This project is to design, develop, operate, and analyse the results of a 6U CubeSat mission named the Lower Atmosphere/Ionosphere Coupling Experiment (LAICE). The overarching objective to investigate the gravity wave-driven coupling between the terrestrial atmosphere and the lower thermosphere/ ionosphere. In-situ instrumentation will measure the perturbations the waves produce in both neutral and ion densities at F-region heights, while on-board photometers will simultaneously measure the wavelengths and amplitudes of the wave fields in the upper mesosphere. Subsequent modeling coupled with meteorological data will reveal the connections between tropospheric storms and the MLTI system using state-of-the-art ray tracing techniques that include the effects of wave dissipation. The ionospheric ion density and temperature will be measured in-situ via the retarding potential analysis (RPA) technique. The electronics for the RPA will be built at Virginia Tech, but will involve only minor modifications to the flight proven UT Dallas design. The in-situ upper atmospheric neutral gas density will be measured by two distinct sensors: a traditional Bayard-Alpert (BA) ion gauge provided by the Aerospace Corporation, and new, diamond-like carbon (DLC) microtip-based gauge design that is better adapted to the power constraints of a CubeSat mission. The University of Illinois will provide a suite of nadir-viewing photometers to measure perturbations in the O2 (0-0) Atmospheric (A) and O2 Herzberg I (HI) band airglow emissions in the 90-100 km region during the nighttime portion of the orbit.
This mission is the first of its kind; no previous satellite experiment has ever been devoted to identifying causal gravity wave links between the lower atmosphere and the ionosphere, and no previous experiment has systematically mapped active gravity wave regions at low and middle latitudes through direct observation of their ionospheric effects. These waves are a vitally important but under-explored facet of atmospheric physics. They strongly influence the dynamics of the media through which they travel by modifying the structure of the atmosphere at altitudes well above their source regions, and they may seed the development of plasma instabilities that scintillate and disrupt radio propagation. The fundamental science goals of the experiment are to: 1) systematically observe gravity waves with large vertical wavelengths at lower F-region heights, and correlate on a global scale remotely-sensed wave-induced airglow perturbations in the upper mesosphere with in-situ measurements of ion and neutral density fluctuations at higher altitudes, and 2) produce global maps of active gravity wave regions in the mid- and low-latitude ionosphere over multiple seasons at all local times, so that global patterns and climatological variations can be quantitatively compared to and correlated with terrestrial weather systems via modeling. The challenging cubesat mission is a high-risk effort but one with immensely high potential pay-off in providing a unique observational dataset of fundamental thermosphere and ionosphere parameters and related cutting-edge scientific findings.
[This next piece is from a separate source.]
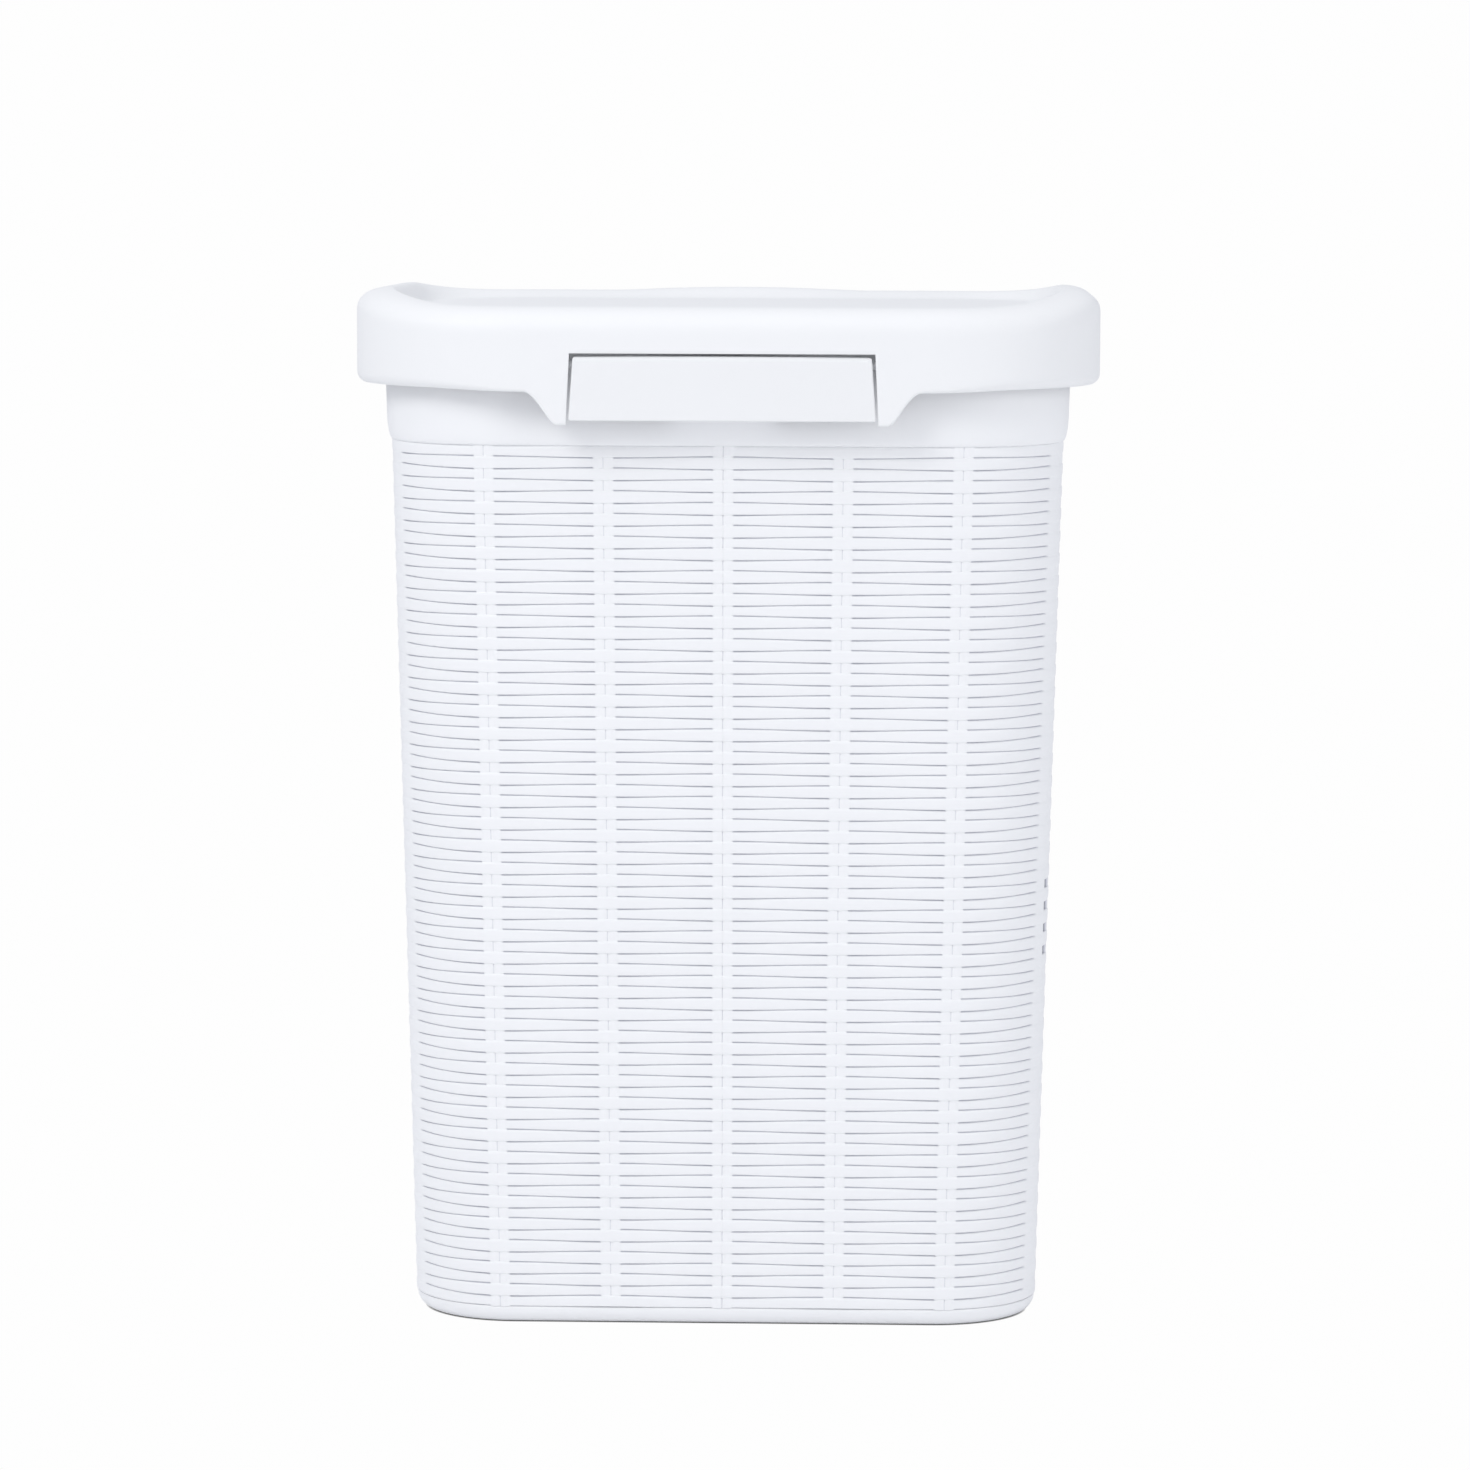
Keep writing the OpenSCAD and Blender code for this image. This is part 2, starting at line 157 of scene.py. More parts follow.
class HAMPER_PG_finish(bpy.types.PropertyGroup):
    tub: colour("Tub", "Colour of the tub's plastic", (0.885, 0.890, 0.902))
    lid: colour("Lid", "Colour of the lid's plastic", (0.858, 0.862, 0.870))
    latch: colour("Latch", "Colour of the latch's plastic", (0.838, 0.842, 0.850))
    pin: colour("Pin", "Colour of the hinge pin", (0.74, 0.75, 0.79))
    # painted shade: a bluish dark painted into the grooves and slits, where shade falls; the fibre streaks
    # reuse it as their darker tone
    crevice: colour("Crevice", "Colour of the plastic down in the grooves", (0.52, 0.53, 0.60))
    # painted shade: near black painted on the blind slots' floors, for the dark seen into a slot
    slot: colour("Slot", "Colour of the dark inside the small slots", (0.012, 0.012, 0.014))
    floor: colour("Floor", "Colour of the studio floor", (0.95, 0.95, 0.955))


class HAMPER_PG_studio(bpy.types.PropertyGroup):
    place: FloatVectorProperty(
        name="Camera",
        description="Where the camera stands",
        default=(0.1296, -3.7073, 0.7407),
        subtype="XYZ",
        unit="LENGTH",
    )
    tilt: degrees("Tilt", "The camera's angle up from straight down", 83.713)
    turn: degrees("Turn", "The camera's turn to the left", 1.97)
    roll: degrees("Roll", "The camera's turn about its own view", 0.147)
    lens: FloatProperty(name="Lens", description="The camera's focal length", default=152.16, unit="CAMERA")
    sky: ratio("Sky", "Brightness of the light from all round", 0.71, 10.0)
    key: power("Key", "Power of the soft light at the upper left", 40.0)
    fill: power("Fill", "Power of the soft light at the right", 21.5)
    top: power("Top", "Power of the soft light overhead", 8.5)


# ---------------------------------------------------------------- shapes


def smooth_step(t):
    """Rises from 0 to 1 as t does, level at both ends: 3 t squared less 2 t cubed."""
    t = np.clip(t, 0, 1)
    return t * t * (3 - 2 * t)


def circle(radius, count):
    """Points round a circle: radius times cosine and sine of equal steps of angle."""
    turn = np.linspace(0, 2 * np.pi, count, endpoint=False)
    return radius * np.stack([np.cos(turn), np.sin(turn)], -1)


def soften(points, radius, steps=4):
    """Rounds each corner of a closed outline with a quadratic curve that starts and ends a radius off."""
    p = np.asarray(points, float)
    reach = []
    for other in (np.roll(p, 1, 0), np.roll(p, -1, 0)):
        away = other - p
        size = np.linalg.norm(away, axis=1, keepdims=True)
        reach.append(p + away / size * np.minimum(radius, 0.45 * size))
    t = np.linspace(0, 1, steps)[None, :, None]
    before, after, corner = reach[0][:, None], reach[1][:, None], p[:, None]
    return ((1 - t) ** 2 * before + 2 * t * (1 - t) * corner + t**2 * after).reshape(-1, 2)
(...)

Active collaborations between engineering students at Virginia Tech and the University of Illinois will be established during the design, fabrication, integration, and environmental testing of the LAICE payloads and spacecraft; at least 60 undergraduates will participate in one or more phases of the development work, and in subsequent data analysis activities. Strong collaboration will occur between the schools in instrumentation systems, satellite communications, and data analysis. Facilities at both institutions will be used to test, integrate, and calibrate spaceflight hardware, and results will be presented at annual small-spacecraft conferences. All data and scientific findings that flow from the experiment will be made publicly available via a web interface established for this purpose.